───── Data ─────

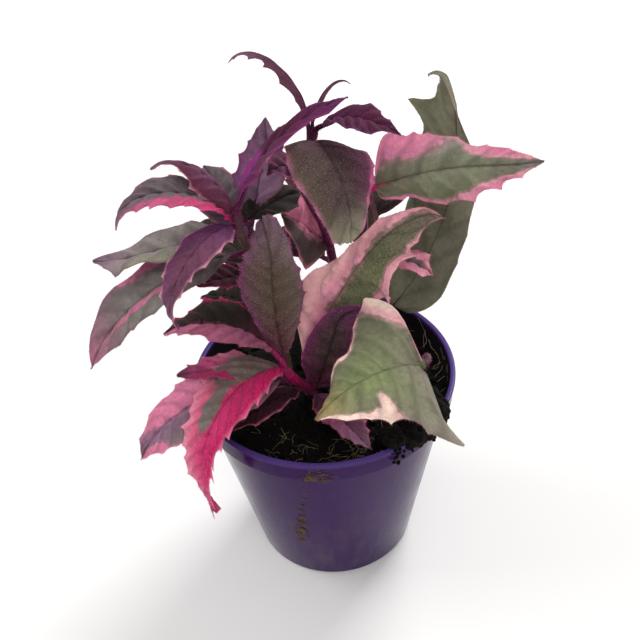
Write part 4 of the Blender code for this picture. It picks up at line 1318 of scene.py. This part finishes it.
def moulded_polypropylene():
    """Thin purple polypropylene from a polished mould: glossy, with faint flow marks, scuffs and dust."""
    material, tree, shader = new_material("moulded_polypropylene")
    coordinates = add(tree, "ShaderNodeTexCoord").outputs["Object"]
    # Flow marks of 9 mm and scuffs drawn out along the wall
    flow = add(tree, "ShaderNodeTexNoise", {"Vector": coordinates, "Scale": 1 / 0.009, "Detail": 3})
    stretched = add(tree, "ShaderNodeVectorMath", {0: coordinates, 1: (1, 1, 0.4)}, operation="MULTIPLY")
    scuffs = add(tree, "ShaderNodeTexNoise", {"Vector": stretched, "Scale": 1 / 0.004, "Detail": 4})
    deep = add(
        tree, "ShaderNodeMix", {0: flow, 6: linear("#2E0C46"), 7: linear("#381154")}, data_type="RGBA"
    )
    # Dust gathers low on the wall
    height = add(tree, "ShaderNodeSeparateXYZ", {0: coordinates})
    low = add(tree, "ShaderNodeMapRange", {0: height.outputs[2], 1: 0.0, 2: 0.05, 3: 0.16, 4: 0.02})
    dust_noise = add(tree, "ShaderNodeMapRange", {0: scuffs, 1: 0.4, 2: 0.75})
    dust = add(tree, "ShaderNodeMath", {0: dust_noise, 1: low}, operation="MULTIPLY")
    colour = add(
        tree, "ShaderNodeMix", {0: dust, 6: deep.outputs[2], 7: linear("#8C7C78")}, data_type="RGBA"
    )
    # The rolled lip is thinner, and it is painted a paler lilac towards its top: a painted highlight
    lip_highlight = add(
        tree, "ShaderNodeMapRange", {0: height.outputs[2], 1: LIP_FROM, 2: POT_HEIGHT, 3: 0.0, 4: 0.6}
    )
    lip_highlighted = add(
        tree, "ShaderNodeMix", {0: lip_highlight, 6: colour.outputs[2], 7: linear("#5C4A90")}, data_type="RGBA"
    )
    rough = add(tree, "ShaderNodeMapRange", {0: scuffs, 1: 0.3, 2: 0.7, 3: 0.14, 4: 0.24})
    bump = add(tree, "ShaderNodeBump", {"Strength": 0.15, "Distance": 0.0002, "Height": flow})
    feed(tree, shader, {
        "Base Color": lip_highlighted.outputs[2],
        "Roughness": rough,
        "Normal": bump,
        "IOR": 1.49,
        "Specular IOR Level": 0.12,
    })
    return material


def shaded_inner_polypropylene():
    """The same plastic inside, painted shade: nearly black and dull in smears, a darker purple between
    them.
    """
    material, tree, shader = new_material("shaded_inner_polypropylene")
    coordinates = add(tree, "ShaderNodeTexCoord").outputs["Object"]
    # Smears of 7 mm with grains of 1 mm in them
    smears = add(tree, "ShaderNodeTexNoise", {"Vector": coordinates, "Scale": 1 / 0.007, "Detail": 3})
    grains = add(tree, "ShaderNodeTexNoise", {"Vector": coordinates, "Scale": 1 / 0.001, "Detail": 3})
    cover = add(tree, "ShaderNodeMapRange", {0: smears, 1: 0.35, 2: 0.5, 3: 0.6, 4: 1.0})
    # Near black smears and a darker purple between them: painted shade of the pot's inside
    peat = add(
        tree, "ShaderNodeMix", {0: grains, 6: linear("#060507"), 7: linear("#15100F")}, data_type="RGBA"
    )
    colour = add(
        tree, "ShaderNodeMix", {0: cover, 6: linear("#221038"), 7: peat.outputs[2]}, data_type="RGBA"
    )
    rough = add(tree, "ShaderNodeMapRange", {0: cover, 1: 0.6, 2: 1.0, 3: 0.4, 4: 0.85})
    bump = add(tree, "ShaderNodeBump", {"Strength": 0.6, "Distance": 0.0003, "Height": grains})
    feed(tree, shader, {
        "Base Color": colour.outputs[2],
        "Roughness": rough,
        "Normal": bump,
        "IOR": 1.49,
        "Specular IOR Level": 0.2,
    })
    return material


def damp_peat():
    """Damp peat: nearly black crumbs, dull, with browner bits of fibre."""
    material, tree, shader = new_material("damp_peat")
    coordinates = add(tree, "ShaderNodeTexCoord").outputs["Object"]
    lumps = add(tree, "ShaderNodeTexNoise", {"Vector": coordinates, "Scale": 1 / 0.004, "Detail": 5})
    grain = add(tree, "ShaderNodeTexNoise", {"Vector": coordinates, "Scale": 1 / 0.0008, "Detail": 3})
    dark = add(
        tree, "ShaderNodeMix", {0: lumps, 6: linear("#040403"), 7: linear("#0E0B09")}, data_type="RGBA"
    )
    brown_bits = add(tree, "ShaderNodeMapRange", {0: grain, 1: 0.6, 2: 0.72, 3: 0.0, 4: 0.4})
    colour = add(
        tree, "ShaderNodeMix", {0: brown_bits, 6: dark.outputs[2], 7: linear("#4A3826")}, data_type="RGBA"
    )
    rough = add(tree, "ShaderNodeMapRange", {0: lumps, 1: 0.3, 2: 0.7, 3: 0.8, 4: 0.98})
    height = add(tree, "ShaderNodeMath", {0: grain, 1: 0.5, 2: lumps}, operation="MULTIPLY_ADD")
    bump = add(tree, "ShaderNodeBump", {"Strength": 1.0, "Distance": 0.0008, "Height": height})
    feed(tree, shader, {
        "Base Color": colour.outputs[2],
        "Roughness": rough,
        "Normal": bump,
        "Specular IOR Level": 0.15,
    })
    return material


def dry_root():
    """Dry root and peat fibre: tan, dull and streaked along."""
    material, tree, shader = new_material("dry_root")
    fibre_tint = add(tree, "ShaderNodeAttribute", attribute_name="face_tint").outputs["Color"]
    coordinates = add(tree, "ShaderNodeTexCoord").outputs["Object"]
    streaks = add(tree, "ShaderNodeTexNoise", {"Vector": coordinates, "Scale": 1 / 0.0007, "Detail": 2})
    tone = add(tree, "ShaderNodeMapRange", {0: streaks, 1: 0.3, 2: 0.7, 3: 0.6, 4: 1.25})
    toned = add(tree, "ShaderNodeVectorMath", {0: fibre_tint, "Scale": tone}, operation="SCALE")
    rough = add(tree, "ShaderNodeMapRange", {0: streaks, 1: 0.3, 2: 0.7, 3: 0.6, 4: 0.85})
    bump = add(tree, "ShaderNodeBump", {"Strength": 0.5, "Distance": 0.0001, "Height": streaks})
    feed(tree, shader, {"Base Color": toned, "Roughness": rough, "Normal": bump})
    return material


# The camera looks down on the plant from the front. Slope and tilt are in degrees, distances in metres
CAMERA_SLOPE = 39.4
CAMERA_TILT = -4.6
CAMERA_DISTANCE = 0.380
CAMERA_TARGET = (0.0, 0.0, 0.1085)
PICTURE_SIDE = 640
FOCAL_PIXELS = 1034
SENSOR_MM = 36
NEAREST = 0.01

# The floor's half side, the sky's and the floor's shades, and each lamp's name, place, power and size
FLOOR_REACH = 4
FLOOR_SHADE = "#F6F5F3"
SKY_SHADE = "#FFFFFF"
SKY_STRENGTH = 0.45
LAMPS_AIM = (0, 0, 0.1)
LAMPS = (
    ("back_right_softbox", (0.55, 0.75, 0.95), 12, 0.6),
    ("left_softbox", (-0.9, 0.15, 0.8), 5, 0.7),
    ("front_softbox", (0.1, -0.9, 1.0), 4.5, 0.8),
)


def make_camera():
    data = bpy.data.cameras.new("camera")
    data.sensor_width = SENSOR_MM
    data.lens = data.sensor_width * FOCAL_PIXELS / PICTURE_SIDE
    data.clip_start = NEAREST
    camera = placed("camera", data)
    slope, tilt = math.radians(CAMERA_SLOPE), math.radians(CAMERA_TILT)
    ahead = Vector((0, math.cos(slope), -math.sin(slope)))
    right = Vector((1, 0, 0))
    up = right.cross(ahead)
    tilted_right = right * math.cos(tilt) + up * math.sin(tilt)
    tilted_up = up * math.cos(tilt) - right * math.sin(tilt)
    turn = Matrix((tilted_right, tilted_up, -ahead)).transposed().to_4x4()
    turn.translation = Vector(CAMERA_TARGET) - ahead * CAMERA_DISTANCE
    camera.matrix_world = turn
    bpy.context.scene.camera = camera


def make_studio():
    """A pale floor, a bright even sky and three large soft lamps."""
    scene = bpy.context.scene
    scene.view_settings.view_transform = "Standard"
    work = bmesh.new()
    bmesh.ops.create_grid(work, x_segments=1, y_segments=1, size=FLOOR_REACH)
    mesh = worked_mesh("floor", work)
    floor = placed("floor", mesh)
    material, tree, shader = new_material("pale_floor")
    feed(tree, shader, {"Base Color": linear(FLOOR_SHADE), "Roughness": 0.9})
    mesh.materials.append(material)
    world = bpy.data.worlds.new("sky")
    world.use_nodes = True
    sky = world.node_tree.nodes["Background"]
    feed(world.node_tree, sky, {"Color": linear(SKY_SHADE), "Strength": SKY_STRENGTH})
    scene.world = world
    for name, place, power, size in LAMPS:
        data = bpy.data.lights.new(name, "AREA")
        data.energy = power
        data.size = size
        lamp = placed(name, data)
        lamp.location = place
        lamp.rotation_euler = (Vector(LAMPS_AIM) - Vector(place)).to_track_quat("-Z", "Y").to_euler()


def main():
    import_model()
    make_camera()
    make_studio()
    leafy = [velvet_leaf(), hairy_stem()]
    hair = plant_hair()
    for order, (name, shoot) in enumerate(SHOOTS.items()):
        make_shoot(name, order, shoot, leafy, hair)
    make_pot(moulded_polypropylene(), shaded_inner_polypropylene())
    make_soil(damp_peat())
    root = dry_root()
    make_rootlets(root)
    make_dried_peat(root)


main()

─────

Request
For the listing above, identify each line bearing "scene".

Output for this task
Write part 4 of the Blender code for this picture. It picks up at line 1318 of scene.py. This part finishes it.
    bpy.context.scene.camera = camera
    scene = bpy.context.scene
    scene.view_settings.view_transform = "Standard"
    scene.world = world